Couples rush to pray in the Temple. Singers leave choir practice. And young guides from all over the world explain to disappointed tourists that only authorized members of the church are permitted to enter the mysterious church at the heart of the complex. Quiet, picturesque Salt Lake City has become a surprising battlefield in recent weeks, with Utah – which the Republican Party has won in every presidential race since 1964 – turning into a swing state because the Mormon community has expressed its disgust for Republican presidential nominee Donald Trump. Mormons comprise about 60 percent of Utah’s population.
In a tight race, Trump needs every state that traditionally votes Republican. So defeat in Utah, with its six electoral votes, is liable to prove fatal. Trump attracted 32 percent support in a poll conducted this week by The Salt Lake Tribune-Hinckley Institute, with independent candidate Evan McMullin – a Mormon who joined the race three months ago – breathing down his neck. Trump’s recent slide in Utah put McMullin, who garnered 30 percent support in the poll, in a position to effectively deprive him of the presidency.

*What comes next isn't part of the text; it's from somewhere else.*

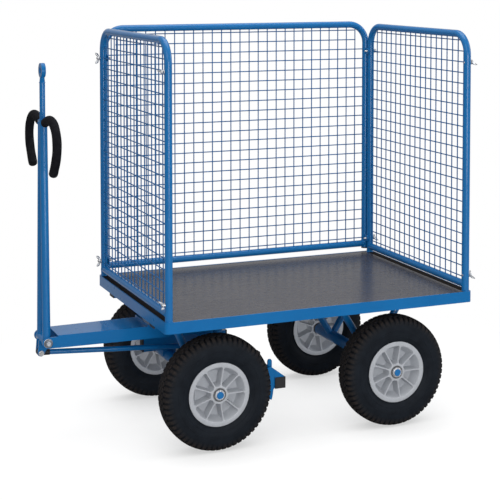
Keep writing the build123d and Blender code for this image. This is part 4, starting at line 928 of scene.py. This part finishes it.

Trump’s boorish rhetoric and egotism grate on the ears of a community that sanctifies humility and good manners, while his lewd comments on an “Access Hollywood” tape released last month proved a tipping point for many Utahns. Seventy percent of Utah residents said they do not like Trump, according to a Dan Jones & Associates poll.

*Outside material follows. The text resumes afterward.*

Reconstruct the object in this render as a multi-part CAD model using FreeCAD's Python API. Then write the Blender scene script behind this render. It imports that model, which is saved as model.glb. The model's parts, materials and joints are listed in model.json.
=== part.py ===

Jana Nordfelt, a stay-at-home mom from West Valley (a Salt Lake City suburb), cannot believe Trump is a presidential candidate, and accuses the Republican Party of cowardice.
“Trump is a bully, plain and simple,” she says. “Would we dare put our children in the same room with him? We want our children to be kind and good, so we have to stand up for what is right. It really is outrageous what he’s doing.”
She says her husband is working on a program against bullying in the school where he teaches, and that the struggle is close to her heart. She believes Trump is destroying all of the Mormon community’s hard work against bullying in schools.
Most conservatives oppose Trump, she says. She calls them “good, honest Americans,” principled people who “don’t want to get into conflict.” She stresses that “we need to send a message to the Republican Party: If you don’t give us good candidates, we won’t vote for you.”
Conservative Mormons in Utah could probably swallow all of this if it weren’t for Trump’s rhetoric against immigrants. A few steps from here, young Mormons prepare for missionary service in other places – two years for the young men, 18 months for young women. Many here will be sent to Mexico or the southern United States. They learn Spanish as part of their prep, which they will continue to learn when doing their missionary work.
For Matthew Barrett, 21, the American dream and Mormon dream of self-fulfillment fuse together, and Trump’s hateful rhetoric about immigrants is inconsistent with these ideas.
“I served my LDS [Latter-day Saints] mission in El Paso [Texas], and pretty much anyone I came into contact with there was an illegal immigrant,” he recalls. “I want everyone to have their chance to fulfill what they came here to do.”
Barrett says his friends and family from the Mormon community cannot vote for Trump, and he expects the Republican Party to pay the price for supporting Trump here.
He adds that he places his trust in Congress – and hopes that, if Trump does become president, they won’t let him go wild with his policy against immigrants.
The Church of Jesus Christ of Latter-day Saints is keeping silent officially, but an article in the Deseret News, which is owned by the Mormons, called on its readers not to vote for Trump.
The Trump camp is furious about the Mormons’ abandonment of him. Last week, Trump’s vice presidential running mate, Mike Pence, was sent to try and rally Utah’s rebellious voters. “Come home,” Pence told them.
At a rally here in support of Trump on Tuesday, Cherilyn Bacon Eagar – a conservative radio show host and blogger – criticized McMullin “for stealing votes from the moral choice.” She reminded Mormons that this was a two-party election and that “Jesus is not on the ballot.”
The Republicans should have started being worried many months ago, because the signs of the rebellion in Utah were clear throughout the campaign. During the Republican convention in July, delegates from Utah were among the loudest voices in the “Never Trump” camp, alongside the likes of Sen. Ted Cruz (Texas).
Sen. Mike Lee (Utah), a Republican who has never officially endorsed Trump, was the first to condemn the “Access Hollywood” tape in which Trump was heard making offensive comments about how he treats women (“Grab them by the pussy”). Lee called on Trump to withdraw from the presidential race. And Gov. Gary Herbert (Utah), also a Republican, tweeted at the time: “Donald Trump’s statements are beyond offensive & despicable. While I cannot vote for Hillary Clinton, I will not vote for Trump.”
Utah’s previous governor, Jon Huntsman Jr., called for Pence to replace Trump after the tape was leaked on October 7. “In a campaign cycle that has been nothing but a race to the bottom – at such a critical moment for our nation – and with so many who have tried to be respectful of a record primary vote, the time has come for Gov. Pence to lead the ticket,” Huntsman told The Salt Lake Tribune.
Others see voting for McMullin, whose candidacy has gradually grown stronger since September, as a moral choice. His supporters say that even if Trump loses because of the revolt in Utah, at least it will send a message to the Republican Party. Nordfelt, who in the past had misgivings because she was worried Clinton might win, said the race was also about the future of the conservative party.